The inner surface of cylinder 1 being about elliptic in section, the compressor discharges a refrigerant compressed in the right-hand and left-hand blade chambers 2a and 2b through two discharge bores 7a and 7b into a common space 21 formed of cylinder 1 and shell 15.
Supply of the sucked refrigerant into two blade chambers 2a and 2b is separate from the discharge side and cut off therefrom by use of a construction shown in FIG. 2.
In detail, between the front plate 11 and the front casing 13 is formed the annular suction conduit 16 communicating in common with two suction bores 6a and 6b and the piping joint 17 provided at the front casing 13 connects the conduit 16 with an external refrigerant supply source (an exit of an evaporator).
Such a construction need only provide such one suction and piping joint even in a multilobe type compressor having two or more cylinder chambers.
Such a sliding vane type rotary compressor can be small-sized and simple in construction rather than the reciprocating compressor which is complex in construction and of many parts, thereby having recently been used for the car cooler compressor. The rotary compressor, however, has the following problems in comparison with the reciprocating compressor.
In a case of a car cooler (air conditioner), a driving force is transmitted from an engine to the pulley 20 at the clutch means through a belt to drive rotary shaft 14 of the compressor. Hence, when the sliding vane type compressor is used, its refrigerating capacity rises about linearly in proportion to the rate of rotation of the car engine.
On the other hand, in the case of using the reciprocating compressor, the follow-up property (response) of a suction valve becomes poor during high speed rotation and the compressed gas cannot be fully sucked into the cylinder. As a result, the refrigerating capacity leads to saturation during high speed driving. In brief, while the reciprocating compressor automatically suppresses the refrigerating capacity during the high speed driving, the rotary one does not do so and its efficiency deteriorates as the compression work increases, or is called upon to provide excessive cooling. In order to solve the above problem, the method has hitherto been proposed that a control valve for changing an opening area of communication be provided in the conduits communicating with the suction bores 6a and 6b at the rotary compressor, the opening area being restricted during the high speed rotation to utilize the suction loss for performing capacity control. In this case, however, an extra control valve must be attached, thereby creating the problem that the compressor is more complex in construction and expensive to produce. Another method, which uses a fluid clutch or planetary gears so as not to increase the rate of rotation above a predetermined value, has hitherto been proposed for eliminating the excessive capacity of compressor during the high speed driving.

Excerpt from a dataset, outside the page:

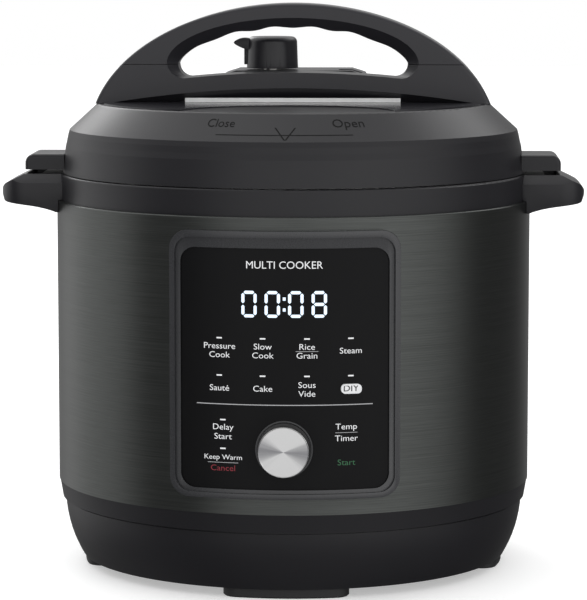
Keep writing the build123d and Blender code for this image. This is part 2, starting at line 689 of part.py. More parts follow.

However, the former method creates a greater energy loss caused by frictional heating between relatively moving surfaces, and the latter method requires the addition of a planetary gear mechanism of many parts so that the compressor is larger in size and configuration, thereby being difficult to put into practical use because the recent demand for energy saving increasingly requires simplification and miniaturization of the compressor.
After detailed research by the inventors of transient phenomena of pressure in the blade chamber in a case of using the rotary compressor for the purpose of solving the aforesaid problem created in accompaniment with the refrigeration cycle for a car cooler in a rotary system, it has been determined that even when the rotary compressor is used, if parameters for the suction bore area, discharge amount, and the number of vanes are properly selected and combined the self-suppression acts effectively on the refrigerating capacity during the high speed rotation as in the conventional reciprocating compressor, which has been proposed in the specification of Japanese Patent application No. Sho 55-134048.
Also, after study of the general characteristics of compressors in regard to power consumption as well as the volumetric efficiency, it has been found that if the effective suction area is allowed to vary in at least two stages and the effective areas in the first half and the second half in the suction stroke are properly set, then during low speed rotation the drive torque is expected to decrease, and moreover, during high speed rotation sufficient capacity control is obtained, which has been proposed in the specification of Japanese Patent application No. Sho 56-62875.